Gamer Faces $50K Fine For Mapping A Train Station  - plumeria
http://www.popsci.com/gadgets/article/2013-02/gamer-gets-threatened-50k-fine-making-montreal-metro-stop-level

======
DigitalSea
I can kind of see where the Société de transport de Montreal is coming from
here. Mapping out a real life location and allowing people to run through with
weapons in a game could end up in instances where little Johnny who is
suffering from a mental illness and likes games finds himself heading to the
train station and recreating the game in real life because his view on reality
has been distorted. I can however see how this situation is ridiculous. What's
to say that if someone were to shoot up the train station that they weren't
going to do it anyway?
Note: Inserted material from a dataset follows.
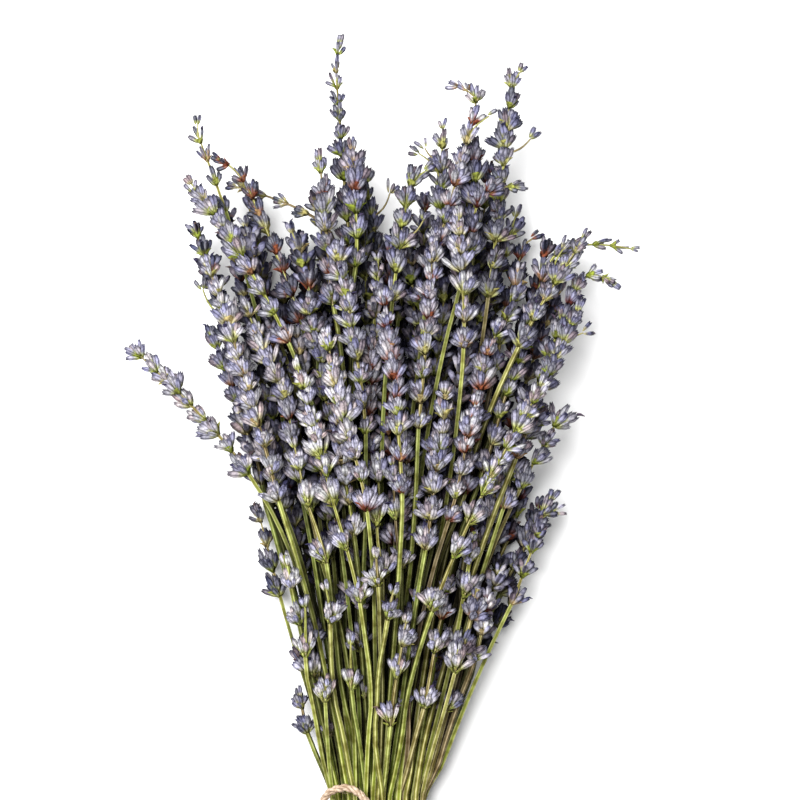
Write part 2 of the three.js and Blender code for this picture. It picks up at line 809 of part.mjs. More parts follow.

People who end up publicly ambushing people with guns
aren't usually trained in combat so there is no tactical attribute associated
with the scenario and it's not like the game is displaying messages along the
lines of, "Hey! this is a good level to practice a public shooting in" or "If
you wait at the top of the escalator you can blow people up down the bottom
with grenades"

This whole thing is no different than GTA teaching people to run down hookers
and ramming police cars off the road or a flight simulator causing someone to
fly a jumbo jet into the Eiffel Tower. If someone is going to put themselves
in a situation of shooting someone it's not the fault of the game and they
most likely would have had it in them to do it without the game.